Hadir pula sosok-sosok penting yang memperkuat makna acara, antara lain: PYM Apua Mokole Alfian Pimpie – Raja Moronene–Pauno Rumbia VII, La Ode Muhammad Sjamsul Qamar – Sultan Buton ke-41, La Ode Riago – Ketua MAKN Muna, La Ode Ahlul Musafi – Raja Kulisusu, Tokoh Lembaga Adat Tolaki (LAT) dan Rukun Keluarga Moronene (RKM) Sultra dan Ketua DPRD Bombana, Iskandar.
Tradisi yang Menghidupkan Jiwa Wonua
Tradisi ini mengusung tema “Po’Isarati Lipu Pontutura Wonua, Mo’ita Barakatino Apu Allah Ta’ala Kai Sangkowi Akita’O Kamoicoa, Kato Pada Meka Peha-Pehawa, Meka O’oloi, Meka Engkatako, Wangusako Wonua I Bombana Lipu I Moronene” ,
Tema berbahasa Moronene ini sarat filosofi tentang keberkahan, gotong royong, dan pengabdian kepada Sang Pencipta, sehingga Montewehi Wonua menjadi ajakan bagi semua untuk kembali pada akar: menyatu dengan tanah leluhur, bersatu sebagai masyarakat, dan hidup dalam damai tanpa sekat.

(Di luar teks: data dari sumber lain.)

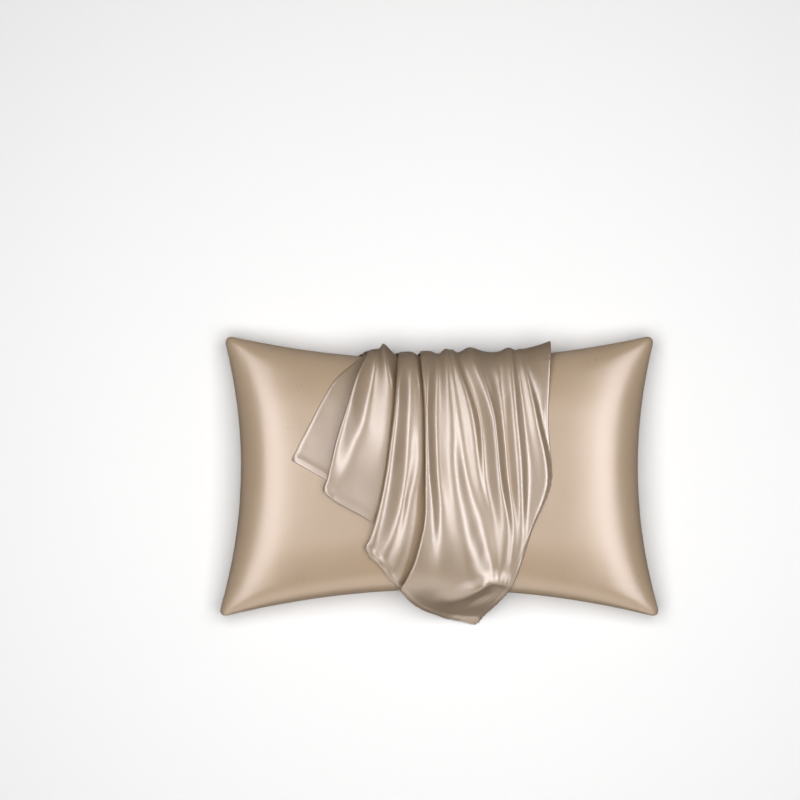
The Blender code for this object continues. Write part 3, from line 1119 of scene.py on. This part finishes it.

“Acara ini adalah panggilan leluhur untuk kita menjaga persaudaraan, menyatukan niat, dan membangun Bombana dalam semangat kebersamaan,” ujar Bupati Burhanuddin dalam sambutannya yang disambut tepuk tangan hangat para tokoh adat.
Nuansa Budaya yang Kental dan Sakral
Suasana penuh khidmat mewarnai prosesi adat. Tarian Momani menyambut para tamu kehormatan dengan gerakan anggun yang menyiratkan penghormatan dan doa.
Seekor sapi disembelih sebagai simbol pengorbanan dan keberkahan, menghadirkan pesan spiritual yang kuat kepada seluruh warga.
Puncak acara ditandai dengan pelantikan pengurus LAKMOR–KEUWIA (Lembaga Adat Kesatuan Masyarakat Moronene–Keuwia), sebagai wujud regenerasi penjaga adat dan budaya.
Acara ditutup dengan pertukaran cinderamata antar para raja, mempererat silaturahmi antar komunitas adat lintas daerah.
“Budaya bukan hanya peninggalan, tetapi kekuatan yang menyatukan. Inilah akar kita sebagai masyarakat Wonua Bombana,” tegas Bupati Burhanuddin, sembari mengusulkan agar Montewehi Wonua dijadikan agenda tahunan resmi.
Ia berharap tradisi ini menjadi jembatan generasi muda untuk mencintai budaya sendiri, merawat keberagaman, dan menjadikan Bombana sebagai rumah besar yang damai bagi semua suku dan golongan. (MS)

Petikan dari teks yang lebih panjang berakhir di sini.